▸ **Exercise instructions**: From the listing below, pull each line that includes "FreeCAD".

▸ **Raw data**:
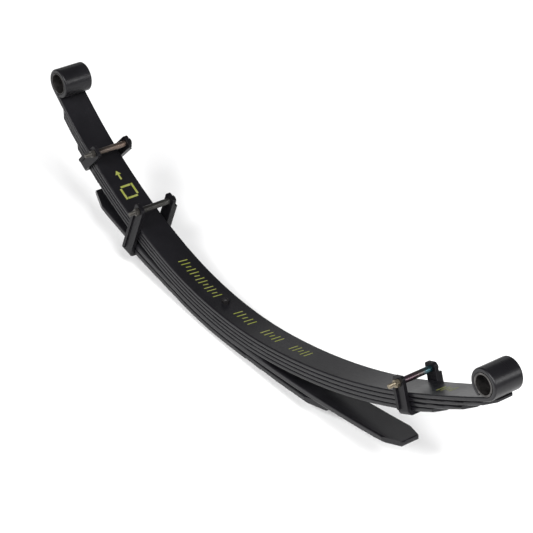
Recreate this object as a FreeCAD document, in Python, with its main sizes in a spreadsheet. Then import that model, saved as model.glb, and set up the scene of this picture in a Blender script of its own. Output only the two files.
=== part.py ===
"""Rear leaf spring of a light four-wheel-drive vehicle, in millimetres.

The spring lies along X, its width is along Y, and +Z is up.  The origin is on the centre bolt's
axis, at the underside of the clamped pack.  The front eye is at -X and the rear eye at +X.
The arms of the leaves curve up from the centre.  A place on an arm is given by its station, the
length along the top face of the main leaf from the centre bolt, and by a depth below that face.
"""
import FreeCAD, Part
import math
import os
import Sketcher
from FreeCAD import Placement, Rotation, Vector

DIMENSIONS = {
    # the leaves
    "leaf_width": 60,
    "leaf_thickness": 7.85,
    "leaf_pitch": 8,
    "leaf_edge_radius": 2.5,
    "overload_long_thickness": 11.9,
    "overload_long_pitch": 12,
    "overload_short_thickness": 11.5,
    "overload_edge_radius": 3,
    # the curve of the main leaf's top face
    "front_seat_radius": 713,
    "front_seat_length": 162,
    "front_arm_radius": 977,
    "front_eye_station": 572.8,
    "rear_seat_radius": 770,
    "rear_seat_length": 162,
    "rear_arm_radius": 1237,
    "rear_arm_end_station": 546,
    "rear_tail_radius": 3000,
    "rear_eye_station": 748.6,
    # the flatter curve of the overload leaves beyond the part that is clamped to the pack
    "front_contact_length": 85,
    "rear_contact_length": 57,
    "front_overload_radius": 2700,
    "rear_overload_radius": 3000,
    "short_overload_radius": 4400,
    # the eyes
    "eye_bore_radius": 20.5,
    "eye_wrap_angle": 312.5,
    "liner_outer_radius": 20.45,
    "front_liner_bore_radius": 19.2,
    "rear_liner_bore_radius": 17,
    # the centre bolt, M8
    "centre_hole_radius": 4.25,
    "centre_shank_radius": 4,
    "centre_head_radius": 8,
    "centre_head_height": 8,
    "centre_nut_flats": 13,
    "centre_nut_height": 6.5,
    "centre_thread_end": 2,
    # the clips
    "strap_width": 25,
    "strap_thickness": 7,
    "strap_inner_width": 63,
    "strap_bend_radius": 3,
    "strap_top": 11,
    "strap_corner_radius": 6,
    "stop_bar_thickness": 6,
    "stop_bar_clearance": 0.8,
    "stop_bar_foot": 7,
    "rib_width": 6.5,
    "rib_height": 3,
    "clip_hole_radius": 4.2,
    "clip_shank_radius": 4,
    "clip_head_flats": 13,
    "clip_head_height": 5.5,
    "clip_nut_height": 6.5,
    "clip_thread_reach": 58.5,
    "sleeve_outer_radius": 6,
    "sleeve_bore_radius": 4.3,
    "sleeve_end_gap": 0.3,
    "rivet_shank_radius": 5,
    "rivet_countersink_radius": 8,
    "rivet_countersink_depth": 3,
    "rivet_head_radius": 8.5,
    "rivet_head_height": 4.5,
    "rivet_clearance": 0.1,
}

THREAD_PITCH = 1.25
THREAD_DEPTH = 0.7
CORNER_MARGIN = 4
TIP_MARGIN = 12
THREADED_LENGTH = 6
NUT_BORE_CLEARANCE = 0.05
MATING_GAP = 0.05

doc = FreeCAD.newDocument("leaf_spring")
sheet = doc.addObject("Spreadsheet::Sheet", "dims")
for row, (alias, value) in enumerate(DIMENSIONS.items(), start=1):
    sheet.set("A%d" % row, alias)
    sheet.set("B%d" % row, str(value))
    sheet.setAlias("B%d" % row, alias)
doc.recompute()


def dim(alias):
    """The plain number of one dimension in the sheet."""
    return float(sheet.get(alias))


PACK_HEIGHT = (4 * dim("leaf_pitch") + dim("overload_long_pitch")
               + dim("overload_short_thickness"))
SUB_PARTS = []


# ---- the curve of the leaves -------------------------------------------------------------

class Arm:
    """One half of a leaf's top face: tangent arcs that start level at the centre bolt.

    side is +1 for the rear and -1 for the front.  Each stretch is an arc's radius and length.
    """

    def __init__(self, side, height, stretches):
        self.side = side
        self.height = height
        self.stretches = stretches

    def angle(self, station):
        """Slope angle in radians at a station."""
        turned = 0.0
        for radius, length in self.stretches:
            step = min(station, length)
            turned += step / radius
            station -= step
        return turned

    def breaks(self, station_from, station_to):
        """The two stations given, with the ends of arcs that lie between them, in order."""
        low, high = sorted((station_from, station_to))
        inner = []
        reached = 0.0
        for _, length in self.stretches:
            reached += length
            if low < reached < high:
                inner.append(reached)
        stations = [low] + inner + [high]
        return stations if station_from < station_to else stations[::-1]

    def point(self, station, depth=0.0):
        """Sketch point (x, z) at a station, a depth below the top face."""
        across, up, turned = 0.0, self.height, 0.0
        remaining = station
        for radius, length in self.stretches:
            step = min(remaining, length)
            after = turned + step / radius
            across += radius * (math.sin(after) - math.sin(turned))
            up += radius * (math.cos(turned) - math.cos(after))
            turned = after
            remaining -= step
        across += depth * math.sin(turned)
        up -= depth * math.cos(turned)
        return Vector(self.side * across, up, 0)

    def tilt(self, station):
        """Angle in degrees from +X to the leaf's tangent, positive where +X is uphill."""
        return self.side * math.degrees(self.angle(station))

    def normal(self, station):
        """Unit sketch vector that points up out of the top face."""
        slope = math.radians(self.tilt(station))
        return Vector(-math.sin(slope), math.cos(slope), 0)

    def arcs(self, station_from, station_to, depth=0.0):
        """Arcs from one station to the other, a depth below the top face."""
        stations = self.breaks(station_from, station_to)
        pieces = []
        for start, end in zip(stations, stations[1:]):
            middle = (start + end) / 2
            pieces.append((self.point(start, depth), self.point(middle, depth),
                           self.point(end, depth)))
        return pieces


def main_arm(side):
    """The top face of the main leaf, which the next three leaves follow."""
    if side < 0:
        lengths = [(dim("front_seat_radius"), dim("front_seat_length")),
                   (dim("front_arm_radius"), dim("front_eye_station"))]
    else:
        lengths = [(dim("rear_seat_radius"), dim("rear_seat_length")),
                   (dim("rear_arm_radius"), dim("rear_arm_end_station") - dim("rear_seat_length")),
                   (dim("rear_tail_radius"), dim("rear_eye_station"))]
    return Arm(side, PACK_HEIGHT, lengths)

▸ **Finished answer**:
Recreate this object as a FreeCAD document, in Python, with its main sizes in a spreadsheet. Then import that model, saved as model.glb, and set up the scene of this picture in a Blender script of its own. Output only the two files.
import FreeCAD, Part
from FreeCAD import Placement, Rotation, Vector
doc = FreeCAD.newDocument("leaf_spring")